Voters might not think highly of the Labor government or the PM, but they have zero interest in transferring power to the other side of the major party divide, according to polling results stacking up month after month since the election.
In fact, the weaknesses in the opposition right now are so acute that Australia is a virtual one-party state at the federal level, with minor accountability for Labor coming in the form of the Greens’ control of the balance of power in the Senate.
Talk about small mercies.
While the Coalition continues to consume itself over how to respond to the net zero emissions issue, optimists will remember that things looked similarly grim back in 2009 before Tony Abbott launched a coup against then-opposition leader Malcolm Turnbull, shifted the Coalition’s position on emissions trading, and almost pulled off a remarkable win at the 2010 election against Julia Gillard.
However, whatever similarities exist between then and now, the differences are far more defining.
Today’s Coalition is an electoral rump after the 2025 election results. Back then, Labor had only a seven-seat majority to play with.
Equally, as divided as the Liberals were back then, the partnership with the Nationals was nowhere near as fractured as it is today.
And the personality clashes are everywhere, whereas in 2009, the clash was all about Malcolm and Tony.
Today, the conservative parties aren’t just weakened in their fight against Labor, they’re being eroded on both their moderate and conservative flanks by the teals and One Nation.
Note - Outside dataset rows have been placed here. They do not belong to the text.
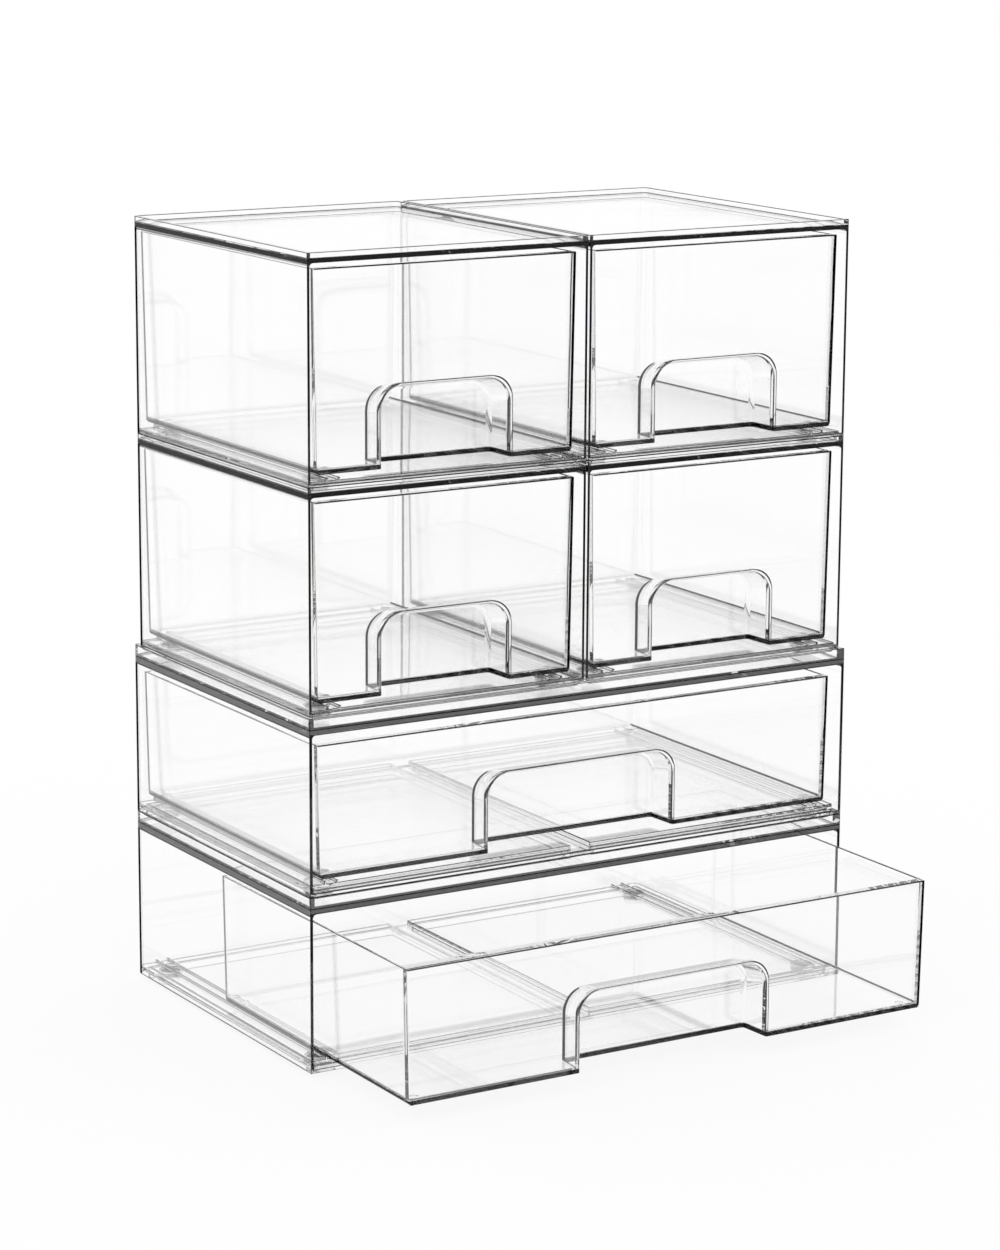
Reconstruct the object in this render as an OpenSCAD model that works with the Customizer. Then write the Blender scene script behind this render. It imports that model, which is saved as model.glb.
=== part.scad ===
// Stack of clear drawer units for crafts and small parts. Two wide units stand at the bottom, and
// two columns of two narrow units stand on them. Each unit is an open-fronted housing with one
// drawer. A rim round the top of every housing locates the plinth rings of the unit above it.
// Millimetres: +X is to the right, +Y to the back, +Z up. The origin is on the table, in the
// middle of the stack's outline with its lowest drawer pulled out.

/* [Narrow units] */
// Width of a narrow housing
narrow_w = 156.5; // [130:0.5:190]
// Depth of a narrow housing
narrow_d = 188.5; // [150:0.5:230]
// Height of a narrow housing, from the foot of its walls to the top of its rim
narrow_h = 112; // [90:0.5:150]
// Thickness of its side and back walls
narrow_wall = 1.3; // [1:0.1:2]
// Thickness of its top panel
narrow_panel_t = 2.3; // [1.2:0.1:3]
// Height of the rim above its top panel
narrow_rim_h = 2.8; // [2.4:0.1:5]
// Thickness of that rim
narrow_rim_t = 2.3; // [2:0.1:3.5]
// Thickness of the lip along the foot of its open front
narrow_lip_t = 1.4; // [1:0.1:2]
// Height of its floor's upper face above the foot of the walls
narrow_floor_rise = 2.2; // [2.2:0.1:5]
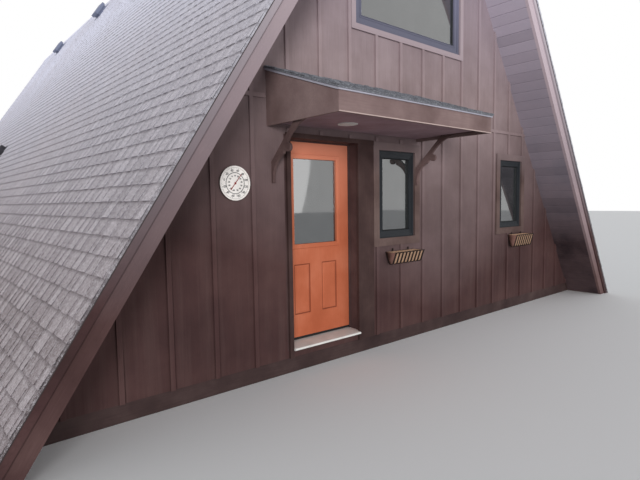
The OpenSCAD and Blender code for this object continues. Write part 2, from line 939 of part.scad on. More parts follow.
// Bracket seen from the side: X runs out from its seat and Y down from the soffit.
// A brace with a straight inner edge and two scallops, which meet at a round lobe.
module bracket_outline() {
  brace_drop = bracket_h - foot_h;
  brace_l = norm([brace_out, brace_drop]);
  along = [-brace_out, brace_drop] / brace_l;
  outward = [brace_drop, brace_out] / brace_l;
  start = [brace_out, 0];
  upper_c = start + 0.3 * brace_l * along + (neck_upper + scallop_upper_r) * outward;
  lower_c = start + 0.86 * brace_l * along + (neck_lower + scallop_lower_r) * outward;
  lobe_c = start + 0.5 * brace_l * along + lobe_out * outward;
  translate([brace_out, 0]) square([bracket_out - brace_out, tail_t]);
  translate([0, brace_drop]) square([foot_t, foot_h]);
  translate(lobe_c) circle(lobe_r);
  difference() {
    polygon([
      start,
      [upper_c[0], 0],
      [upper_c[0], tail_t],
      lobe_c + 0.6 * lobe_r * outward,
      [foot_t, bracket_h],
      [0, bracket_h],
      [0, brace_drop]
    ]);
    translate(upper_c) circle(scallop_upper_r, $fn = 160);
    translate(lower_c) circle(scallop_lower_r, $fn = 120);
  }
}

module canopy_brackets() {
  color([0.36, 0.28, 0.27]) for (b = bracket_places)
    translate([0, front_y - b[1], soffit_z]) across_x(b[0], bracket_t)
      mirror([1, 0]) mirror([0, 1]) bracket_outline();
}

// Outline of a basket of a given depth, hanging under its rim, grown or shrunk.
// Two straight sides lean inwards from the rim until they touch the round bottom.
module trough_outline(basket_h, grow) {
  r = basket_bottom_r + grow;
  centre = [0, basket_bottom_r - basket_h];
  half = basket_out / 2;
  lean = acos(basket_bottom_r / norm([half, centre[1]])) - atan(-centre[1] / half);
  touch = centre + r * [cos(lean), -sin(lean)];
  rim = touch[0] - touch[1] * tan(lean);
  translate([-half, 0]) {
    translate(centre) circle(r);
    polygon([[-rim, 0], [-touch[0], touch[1]], centre, touch, [rim, 0]]);
  }
}

// Places a piece on the battens' faces at a basket's middle and rim
module at_basket(b) {
  translate([b[0], front_y - batten_t, b[1]]) children();
}

module basket_frames() {
  rim_h = 8;
  color([0.13, 0.12, 0.12]) for (b = baskets) at_basket(b) {
    for (i = [0:rib_n - 1])
      across_x((i / (rib_n - 1) - 0.5) * (basket_l - rib_w), rib_w) difference() {
        trough_outline(b[2], 0);
        trough_outline(b[2], -rib_t);
      }
    for (y = [-basket_out, -rib_t])
      translate([-basket_l / 2, y, -rim_h]) cube([basket_l, rib_t, rim_h]);
  }
}

module basket_liners() {
  seat = 0.3;
  end_play = 2;
  outer = rib_t + seat;
  liner_l = basket_l - 2 * end_play;
  color([0.62, 0.47, 0.33]) for (b = baskets) at_basket(b) difference() {
    across_x(0, liner_l) trough_outline(b[2], -outer);
    across_x(0, liner_l - 2 * liner_t) translate([0, 1]) trough_outline(b[2], -outer - liner_t);
  }
}

module thermometer() {
  rim_w = 9;
  face_sink = 6;
  color("white") translate([dial_x, front_y, dial_z]) rotate([90, 0, 0]) rotate_extrude($fn = 96)
    difference() {
      square([dial_d / 2, dial_t]);
      translate([-1, dial_t - face_sink]) square([dial_d / 2 - rim_w + 1, face_sink + 1]);
    }
}

skirts();
floor_beams();
ground_floor();
upper_floor();
front_wall_left();
front_wall_head();
front_wall_right();
front_gable_wall();
rear_wall();
rear_gable_wall();
front_siding();
rear_siding();
battens();
seam_bands();
roof_left();
roof_right();
shingles_left();
shingles_right();
ceiling();
soffits();
rake_fascia(-1);  // rake_fascia_left
rake_fascia(1);  // rake_fascia_right
rake_trim();
ridge_cap();
roof_vents();
door_frame();
door_casing();
door_sill();
door_leaf();
door_glass();
door_lockset();
hinges_on_jamb();
hinges_on_leaf();
window_frames();
window_glass();
window_trim();
canopy_roof();
canopy_shingles();
canopy_fascia();
canopy_soffit();
canopy_lamp();
canopy_brackets();
basket_frames();
basket_liners();
thermometer();
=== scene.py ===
"""A-frame cabin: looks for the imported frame. Metres, in the part's own frame."""
import math
import random

import bpy
from mathutils import Matrix, Vector

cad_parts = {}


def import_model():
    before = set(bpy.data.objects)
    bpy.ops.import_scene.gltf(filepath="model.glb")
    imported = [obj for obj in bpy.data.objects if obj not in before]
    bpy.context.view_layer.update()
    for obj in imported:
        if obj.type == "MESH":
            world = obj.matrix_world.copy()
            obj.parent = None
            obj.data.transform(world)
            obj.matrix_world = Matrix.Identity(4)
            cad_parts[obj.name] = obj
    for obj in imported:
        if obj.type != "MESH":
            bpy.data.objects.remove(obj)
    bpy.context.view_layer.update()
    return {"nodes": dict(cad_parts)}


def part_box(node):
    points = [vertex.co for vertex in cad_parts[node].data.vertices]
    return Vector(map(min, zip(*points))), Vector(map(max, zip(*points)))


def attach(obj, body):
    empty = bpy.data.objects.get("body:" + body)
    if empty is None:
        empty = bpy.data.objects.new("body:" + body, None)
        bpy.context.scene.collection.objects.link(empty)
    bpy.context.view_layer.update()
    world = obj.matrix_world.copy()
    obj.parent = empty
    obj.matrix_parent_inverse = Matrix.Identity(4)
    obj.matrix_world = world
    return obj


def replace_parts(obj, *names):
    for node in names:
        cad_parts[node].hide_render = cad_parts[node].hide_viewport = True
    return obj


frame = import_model()
NODES = frame["nodes"]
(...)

The right-of-centre vote is splintering, and party strategists have no idea how to pull it back together.
Ley’s only saving grace for now is that the situation is so hopeless, so desperate, and the talent pool within the parliamentary team so shallow, that she might stick around as leader for a while simply because it’s a job not worth taking over.
Who else is there who could do it better? Even those floating around would surely think twice before wanting the job in the current climate.
Most of the next generation didn’t win their seats in 2025 anyway, and those who did are now surely more worried about surviving the next electoral onslaught than thinking about leadership ambitions.